Vehicle and Boat Costs
Logs should be maintained to support the use of all vehicles and support vessels. The logs should describe the type of vehicle used, distance travelled, the purpose for its use and the duration of deployment during the response to the incident. The hourly and daily charge-out rates for vehicles and boats should be clearly noted in the claim documentation.
Pollution Counter Measures and Other Equipment
The claim documentation should identify all the equipment deployed during the response to an oil pollution occurrence and brief notes on what the equipment was used for. The information provided should include the dates of assignment, the equipment category and type, rate of hire, standby rates and periods of usage. All mobilization and demobilization costs and expenses should be noted.
Claims for Loss of Income
The Marine Liability Act prescribes that compensation is payable to claimants in the fisheries, marine culture and fish processing sector who suffer loss of fishing income resulting from a discharge of oil from a ship. A claim for loss of income is only allowable if such loss is not recoverable under the general provisions of Part 6.

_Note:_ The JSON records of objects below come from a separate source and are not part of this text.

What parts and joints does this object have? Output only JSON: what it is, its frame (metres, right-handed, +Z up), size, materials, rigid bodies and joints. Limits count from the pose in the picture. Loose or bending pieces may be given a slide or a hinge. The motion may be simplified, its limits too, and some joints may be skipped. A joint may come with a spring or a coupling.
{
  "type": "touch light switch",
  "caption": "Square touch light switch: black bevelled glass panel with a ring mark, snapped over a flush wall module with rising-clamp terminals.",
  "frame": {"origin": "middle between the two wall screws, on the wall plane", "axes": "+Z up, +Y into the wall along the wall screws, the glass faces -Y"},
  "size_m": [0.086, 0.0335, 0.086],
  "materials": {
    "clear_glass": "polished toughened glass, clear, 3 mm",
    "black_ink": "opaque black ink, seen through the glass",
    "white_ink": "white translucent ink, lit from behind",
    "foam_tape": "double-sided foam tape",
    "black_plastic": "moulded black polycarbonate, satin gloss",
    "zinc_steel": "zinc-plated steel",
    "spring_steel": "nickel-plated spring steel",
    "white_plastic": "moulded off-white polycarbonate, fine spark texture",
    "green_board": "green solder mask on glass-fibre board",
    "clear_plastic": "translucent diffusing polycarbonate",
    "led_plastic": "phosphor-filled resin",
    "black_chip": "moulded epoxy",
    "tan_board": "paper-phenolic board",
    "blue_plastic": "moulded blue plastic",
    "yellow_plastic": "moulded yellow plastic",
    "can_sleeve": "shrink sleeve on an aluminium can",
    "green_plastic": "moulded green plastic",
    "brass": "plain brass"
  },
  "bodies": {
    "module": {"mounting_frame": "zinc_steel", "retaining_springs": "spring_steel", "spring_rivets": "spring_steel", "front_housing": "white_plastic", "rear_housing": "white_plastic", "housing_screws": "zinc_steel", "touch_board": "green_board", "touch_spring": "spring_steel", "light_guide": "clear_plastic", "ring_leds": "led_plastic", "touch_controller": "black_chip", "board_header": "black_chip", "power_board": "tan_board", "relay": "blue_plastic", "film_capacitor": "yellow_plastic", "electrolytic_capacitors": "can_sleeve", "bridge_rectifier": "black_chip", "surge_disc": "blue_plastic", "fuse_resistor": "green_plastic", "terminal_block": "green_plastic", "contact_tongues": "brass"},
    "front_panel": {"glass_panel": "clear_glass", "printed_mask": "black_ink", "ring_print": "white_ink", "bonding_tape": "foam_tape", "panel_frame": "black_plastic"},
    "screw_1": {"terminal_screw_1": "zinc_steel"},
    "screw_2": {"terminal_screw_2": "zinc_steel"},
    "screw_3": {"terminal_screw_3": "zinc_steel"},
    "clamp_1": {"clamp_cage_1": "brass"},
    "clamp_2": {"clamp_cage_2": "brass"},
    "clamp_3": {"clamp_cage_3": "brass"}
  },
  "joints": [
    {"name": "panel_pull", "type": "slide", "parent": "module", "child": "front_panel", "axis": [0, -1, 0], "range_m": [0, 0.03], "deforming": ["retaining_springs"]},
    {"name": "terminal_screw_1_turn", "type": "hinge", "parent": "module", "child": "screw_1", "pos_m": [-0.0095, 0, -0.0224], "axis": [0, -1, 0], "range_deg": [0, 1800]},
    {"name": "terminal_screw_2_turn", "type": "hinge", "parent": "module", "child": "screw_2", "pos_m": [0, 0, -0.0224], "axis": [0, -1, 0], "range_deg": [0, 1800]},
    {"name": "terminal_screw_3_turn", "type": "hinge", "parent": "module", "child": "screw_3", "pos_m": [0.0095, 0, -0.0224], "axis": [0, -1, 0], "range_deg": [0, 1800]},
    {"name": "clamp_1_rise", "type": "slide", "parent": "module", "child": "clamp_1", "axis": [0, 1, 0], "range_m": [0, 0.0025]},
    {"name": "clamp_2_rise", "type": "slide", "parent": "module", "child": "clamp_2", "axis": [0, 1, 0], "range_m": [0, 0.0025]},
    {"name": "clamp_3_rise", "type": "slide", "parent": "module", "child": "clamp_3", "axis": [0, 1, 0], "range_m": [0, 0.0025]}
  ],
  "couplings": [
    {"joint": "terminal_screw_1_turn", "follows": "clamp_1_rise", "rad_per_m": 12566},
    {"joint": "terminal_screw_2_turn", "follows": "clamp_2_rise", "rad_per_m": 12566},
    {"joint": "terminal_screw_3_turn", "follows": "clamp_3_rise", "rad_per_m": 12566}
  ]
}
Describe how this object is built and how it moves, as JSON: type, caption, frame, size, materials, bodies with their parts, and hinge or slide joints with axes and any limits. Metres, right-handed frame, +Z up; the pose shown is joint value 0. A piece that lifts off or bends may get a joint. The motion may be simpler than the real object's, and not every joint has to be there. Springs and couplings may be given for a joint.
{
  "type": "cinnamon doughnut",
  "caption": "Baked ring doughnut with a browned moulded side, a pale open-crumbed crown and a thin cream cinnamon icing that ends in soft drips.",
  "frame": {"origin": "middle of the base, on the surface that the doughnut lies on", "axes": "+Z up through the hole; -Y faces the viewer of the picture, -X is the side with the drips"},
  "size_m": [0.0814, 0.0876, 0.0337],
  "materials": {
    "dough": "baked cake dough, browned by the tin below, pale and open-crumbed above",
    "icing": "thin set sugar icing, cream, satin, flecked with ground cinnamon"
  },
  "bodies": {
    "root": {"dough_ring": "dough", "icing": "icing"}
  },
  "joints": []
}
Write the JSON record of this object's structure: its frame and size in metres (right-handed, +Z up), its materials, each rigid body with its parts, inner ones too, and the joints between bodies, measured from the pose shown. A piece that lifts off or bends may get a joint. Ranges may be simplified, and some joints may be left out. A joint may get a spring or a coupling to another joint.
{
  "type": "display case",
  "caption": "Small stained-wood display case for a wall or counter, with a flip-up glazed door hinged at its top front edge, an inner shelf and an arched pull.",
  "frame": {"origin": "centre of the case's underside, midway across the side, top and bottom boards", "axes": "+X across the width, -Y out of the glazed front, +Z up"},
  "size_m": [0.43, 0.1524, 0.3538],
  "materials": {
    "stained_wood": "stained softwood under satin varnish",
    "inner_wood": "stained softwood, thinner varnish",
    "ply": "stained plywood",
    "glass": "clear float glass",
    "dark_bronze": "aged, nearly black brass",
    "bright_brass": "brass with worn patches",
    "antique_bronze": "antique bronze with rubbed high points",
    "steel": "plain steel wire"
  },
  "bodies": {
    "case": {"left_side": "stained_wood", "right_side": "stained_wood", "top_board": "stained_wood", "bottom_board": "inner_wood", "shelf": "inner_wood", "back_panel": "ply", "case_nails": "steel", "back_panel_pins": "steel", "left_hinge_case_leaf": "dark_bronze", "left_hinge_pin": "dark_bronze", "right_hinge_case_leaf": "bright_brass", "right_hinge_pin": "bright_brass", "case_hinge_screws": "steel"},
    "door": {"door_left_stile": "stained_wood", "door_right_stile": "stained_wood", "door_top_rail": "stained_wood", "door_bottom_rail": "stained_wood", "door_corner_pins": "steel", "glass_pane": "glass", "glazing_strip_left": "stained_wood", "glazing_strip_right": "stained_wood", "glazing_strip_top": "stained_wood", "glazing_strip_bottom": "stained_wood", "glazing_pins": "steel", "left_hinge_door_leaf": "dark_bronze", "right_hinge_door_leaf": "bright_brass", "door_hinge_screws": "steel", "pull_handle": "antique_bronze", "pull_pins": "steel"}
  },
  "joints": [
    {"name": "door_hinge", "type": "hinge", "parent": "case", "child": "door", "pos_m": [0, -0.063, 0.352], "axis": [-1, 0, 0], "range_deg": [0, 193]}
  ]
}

The completeness of the documentary evidence, including all receipts, photographs of damage and so forth, will assist in expediting the investigation and assessment of the claim. Depending on the circumstances surrounding the claim, the following information, among other questions that may arise, are essential when filing a claim for loss of income with the Administrator:
a) The identity of the ship involved in the incident;
b) The kind of, or description of, pollution damage to the fishing vessel, fishing gear and other property belonging to the claimant, as well as the location where the damage was sustained;
c) Particulars of the commercial fishing license held, including the name and address of the registered license owner;
d) The fishing area named in the fishing license, so that it may be identified on a nautical chart or geographical map;
e) Records of catches, kinds of fish normally caught and marketed and the sale price of the various species of fish marketed, and the buyer’s name and address;
f) Particulars of the repairs and cleaning of contaminated fishing gear and work required to clean the fishing vessel as a result of the oil pollution;
g) The costs and age of property damaged or replaced with copies of invoices or vouchers for all items purchased.
Appointment of Assessors
If the Administrator and a fisheries claimant cannot agree on the amount of compensation of the claim, the matter will be referred to the Minister of Transport. Consequently, an assessor will be appointed to report on the amount at which the claim is assessed and must be paid by the Administrator to the fishery claimant.